È servito più un decennio, costellato di richieste reiterate da parte delle popolazioni coinvolte, del mondo associativo e di quello scientifico: ma alla fine la Regione Veneto ha annunciato l’avvio di uno studio epidemiologico per valutare gli effetti della contaminazione da Pfas sulla salute della popolazione.
Nelle intenzioni delle istituzioni regionali, questo studio − chiesto per la prima volta nel 2016 – dovrebbe consentire di ricostruire in maniera retrospettiva quanto accaduto: quindi l’esposizione agli inquinanti, le conseguenze, i rischi per le diverse patologie, e definire quindi politiche sanitarie adeguate.
La notizia è stata ovviamente accolta con favore dalle popolazioni interessate e da tutte le realtà che si battono contro la contaminazione da Pfas e ne chiedono la messa al bando; tuttavia, non mancano le criticità.
La prima che è balzata all’occhio è in realtà di natura eminentemente politica, e riguarda la coincidenza dell’annuncio con le imminenti elezioni regionali di fine novembre: «Dopo 12 anni dalla scoperta della contaminazione Pfas, fatalità: prima delle elezioni regionali, la Regione Veneto trova i soldi per fare questo studio epidemiologico – afferma sarcastica l’eurodeputata Cristina Guarda, già consigliera regionale e originaria della zona interessata dalla contaminazione –. Uno studio richiesto dal mondo medico scientifico e dalle popolazioni, perché lo potessero portare in giudizio e appesantire le pene per disastro non solo ambientale ma anche sanitario». Soldi che, denuncia Guarda, da consigliera regionale si è sempre sentita dire che non c’erano; salvo poi vedere finanziate le opere per le Olimpiadi o altre iniziative di interesse della maggioranza. Naturalmente, per quanto l’intervento di Guarda sia stato particolarmente accorato, l’eurodeputata non è stata l’unica a portare questa coincidenza all’attenzione dell’opinione pubblica.
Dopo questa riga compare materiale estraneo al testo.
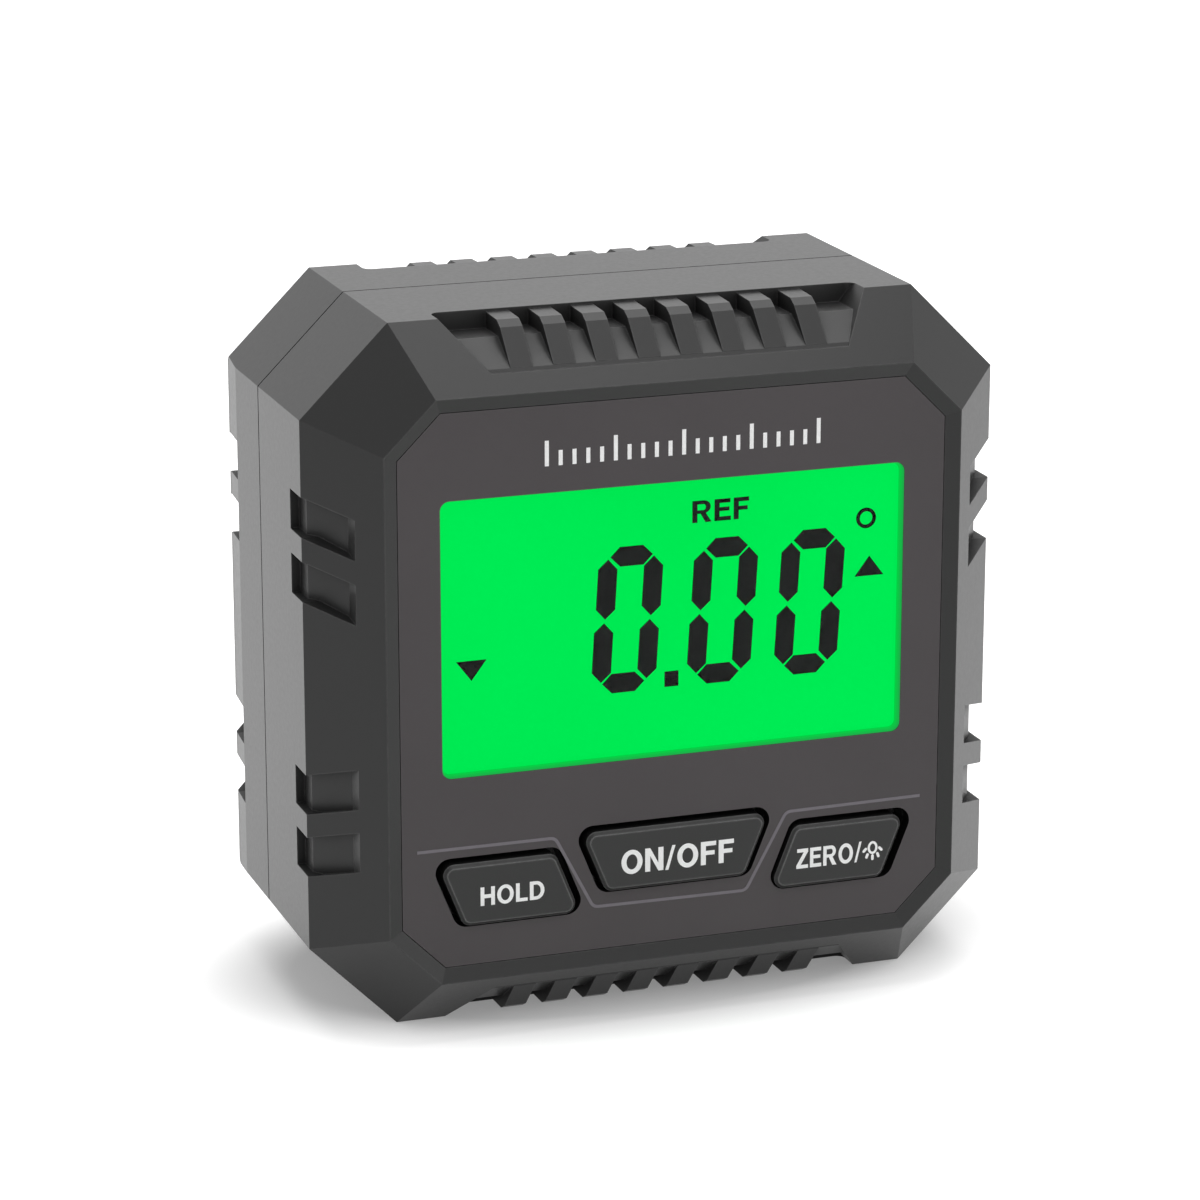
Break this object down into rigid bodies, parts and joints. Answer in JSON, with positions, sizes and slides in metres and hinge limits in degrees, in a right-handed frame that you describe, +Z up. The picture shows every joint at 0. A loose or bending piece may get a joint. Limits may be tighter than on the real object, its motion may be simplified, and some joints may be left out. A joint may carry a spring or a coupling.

Anche le Mamme No Pfas, in una nota, hanno fatto pervenire le loro osservazioni. Innanzitutto in merito al ritardo con cui si è agito, dato che «se questa indagine fosse stata condotta nei tempi previsti, già da tempo avremmo conoscenze scientifiche importanti sugli effetti dell’esposizione a lungo termine di queste sostanze, con fondamentali ricadute anche sul piano della prevenzione».
Poi il gruppo esprime perplessità perché, secondo quanto affermato nel comunicato emesso dall’assessora regionale Lanzarin, lo studio riguarda la sola ULSS 8 Berica: solo una parte quindi della “zona rossa” interessata, che si estende tra le province di Vicenza, Padova e Verona, e nella quale – ricordano – uno studio ha già evidenziato tra il 1985 e il 2018 un eccesso di 4 mila morti per alcune specifiche tipologie di cancro e malattie cardiovascolari.
E infine viene osservato che «nel comunicato stampa non si menziona il coinvolgimento delle associazioni, dei comitati e dei cittadini che da oltre un decennio si battono per la salute della propria comunità e che hanno contribuito in modo significativo alla conoscenza, anche scientifica, del problema. Auspichiamo che lo studio non sia gestito a “porte chiuse”: non solo è inopportuno, ma contravviene ai principi fondanti della Regione stessa».
Di qui la richiesta di estendere lo studio a tutta l’Area Rossa e zone limitrofe; di garantire la massima trasparenza; di istituire «un organismo di coordinamento dello studio epidemiologico che preveda un monitoraggio indipendente con la partecipazione attiva dei cittadini e delle associazioni coinvolte, come anche indicato nella recente sentenza della Corte Europea per i Diritti dell’uomo»; e di incontrare i rappresentanti regionali per discutere della questione perché «non possiamo permettere che, dopo tanti anni di attesa, uno studio fondamentale per la salute dei nostri figli e della nostra terra rischi di nascere viziato da limiti geografici e da mancanza di coinvolgimento dei cittadini interessati».